### BRIEF
Gather from the listing below each line that includes the word "joints", and copy it.
== DATASET EXCERPT
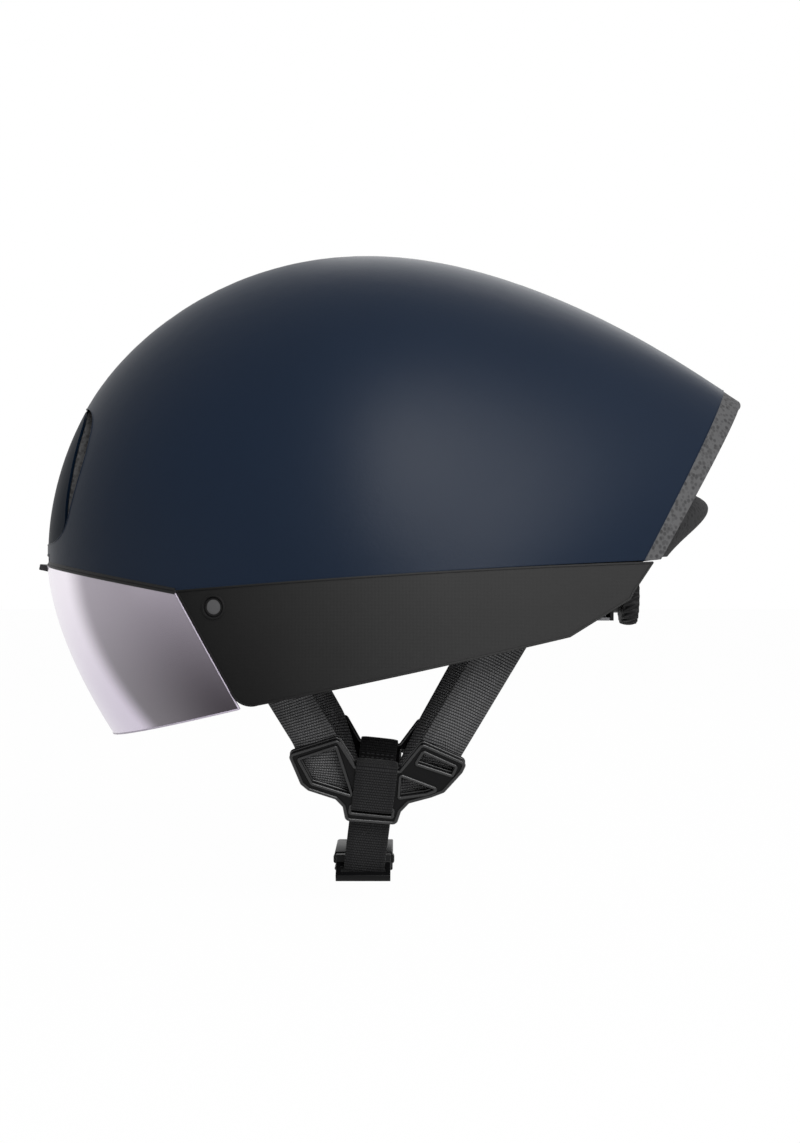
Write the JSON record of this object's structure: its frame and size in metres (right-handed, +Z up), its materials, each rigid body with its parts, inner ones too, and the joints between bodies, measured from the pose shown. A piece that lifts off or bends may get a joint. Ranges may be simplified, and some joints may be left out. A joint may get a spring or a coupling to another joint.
{
  "type": "aero time trial helmet",
  "caption": "Teardrop racing helmet: smooth shell on a foam liner, ear panels, magnetic lift-off visor, tail exhaust, dial retention cradle and buckled chin webbing.",
  "frame": {"origin": "centre of the head opening, midway between brow edge and liner heel on the plane of the ear panels' seam", "axes": "-X out of the brow, -Y out of the wearer's left ear panel, +Z up through the crown"},
  "size_m": [0.3089, 0.194, 0.2714],
  "materials": {
    "shell_navy": "satin moulded polycarbonate skin",
    "foam_dark": "expanded bead foam, dark grey",
    "panel_charcoal": "satin charcoal, fine weave",
    "button_grey": "smooth grey",
    "visor_lens": "mirror-coated smoke lens",
    "fitting_black": "moulded, satin",
    "knob_black": "soft-touch, ribbed",
    "cradle_grey": "moulded, satin",
    "magnet": "nickel-plated disc",
    "screw": "zinc-plated",
    "pad_cloth": "brushed knit over soft foam",
    "webbing": "ribbed woven tape",
    "divider_black": "satin moulded",
    "buckle_black": "satin moulded"
  },
  "bodies": {
    "helmet": {"belt_pin_left": "fitting_black", "belt_pin_right": "fitting_black", "brow_dock": "fitting_black", "brow_pad": "pad_cloth", "brow_trim": "fitting_black", "buckle_female": "buckle_black", "chin_strap_left": "webbing", "chin_strap_right": "webbing", "crown_pad": "pad_cloth", "divider_left": "divider_black", "divider_right": "divider_black", "dock_magnet_left": "magnet", "dock_magnet_right": "magnet", "ear_panel_left": "panel_charcoal", "ear_panel_right": "panel_charcoal", "eps_liner": "foam_dark", "exhaust_lip": "foam_dark", "front_anchor_left": "fitting_black", "front_anchor_right": "fitting_black", "front_strap_left": "webbing", "front_strap_right": "webbing", "height_rail": "fitting_black", "nose_bar": "shell_navy", "outer_shell": "shell_navy", "panel_button_left": "button_grey", "panel_button_right": "button_grey", "rear_anchor_left": "fitting_black", "rear_anchor_right": "fitting_black", "rear_strap_left": "webbing", "rear_strap_right": "webbing", "side_belt_left": "cradle_grey", "side_belt_right": "cradle_grey", "side_pad_left": "pad_cloth", "side_pad_right": "pad_cloth", "visor_dock_left": "fitting_black", "visor_dock_right": "fitting_black"},
    "visor": {"visor_lens": "visor_lens", "visor_pull_tab": "fitting_black", "visor_brow_clip": "fitting_black", "visor_tab_left": "fitting_black", "visor_tab_right": "fitting_black", "visor_magnet_left": "magnet", "visor_magnet_right": "magnet"},
    "height_carriage": {"height_carriage": "cradle_grey"},
    "cradle": {"cradle": "cradle_grey", "dial_housing": "fitting_black", "dial_cover": "fitting_black", "nape_pad_left": "pad_cloth", "nape_pad_right": "pad_cloth"},
    "dial": {"dial_knob": "knob_black", "dial_shaft": "fitting_black", "dial_screw": "screw"},
    "rack_left": {"rack_left": "cradle_grey"},
    "rack_right": {"rack_right": "cradle_grey"},
    "buckle_male": {"buckle_male": "buckle_black"},
    "buckle_prong_front": {"buckle_prong_front": "buckle_black"},
    "buckle_prong_rear": {"buckle_prong_rear": "buckle_black"}
  },
  "joints": [
    {"name": "visor_lift_off", "type": "slide", "parent": "helmet", "child": "visor", "axis": [-1, 0, 0], "range_m": [0, 0.06]},
    {"name": "height_adjust", "type": "slide", "parent": "helmet", "child": "height_carriage", "axis": [0, 0, 1], "range_m": [-0.008, 0.008]},
    {"name": "cradle_draw", "type": "slide", "parent": "height_carriage", "child": "cradle", "axis": [-1, 0, 0], "range_m": [0, 0.015]},
    {"name": "dial_turn", "type": "hinge", "parent": "cradle", "child": "dial", "pos_m": [0.128, 0, -0.0103], "axis": [1, 0, 0], "range_deg": [0, 172]},
    {"name": "rack_left_slide", "type": "slide", "parent": "cradle", "child": "rack_left", "axis": [0, 1, 0], "range_m": [0, 0.015]},
    {"name": "rack_right_slide", "type": "slide", "parent": "cradle", "child": "rack_right", "axis": [0, -1, 0], "range_m": [0, 0.015]},
    {"name": "buckle_release", "type": "slide", "parent": "helmet", "child": "buckle_male", "axis": [0, -1, 0], "range_m": [0, 0.018], "deforming": ["chin_strap_left"]},
    {"name": "buckle_prong_front_flex", "type": "hinge", "parent": "buckle_male", "child": "buckle_prong_front", "pos_m": [0.0035, -0.01915, -0.1255], "axis": [0, 0, -1], "range_deg": [0, 8], "stiffness_Nm_per_rad": 0.05},
    {"name": "buckle_prong_rear_flex", "type": "hinge", "parent": "buckle_male", "child": "buckle_prong_rear", "pos_m": [0.0183, -0.01915, -0.1255], "axis": [0, 0, 1], "range_deg": [0, 8], "stiffness_Nm_per_rad": 0.05}
  ],
  "couplings": [
    {"joint": "dial_turn", "follows": "cradle_draw", "rad_per_m": 200},
    {"joint": "rack_left_slide", "follows": "cradle_draw", "ratio": 1},
    {"joint": "rack_right_slide", "follows": "cradle_draw", "ratio": 1}
  ]
}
====
### RESULT OF THE TASK
Write the JSON record of this object's structure: its frame and size in metres (right-handed, +Z up), its materials, each rigid body with its parts, inner ones too, and the joints between bodies, measured from the pose shown. A piece that lifts off or bends may get a joint. Ranges may be simplified, and some joints may be left out. A joint may get a spring or a coupling to another joint.
  "joints": [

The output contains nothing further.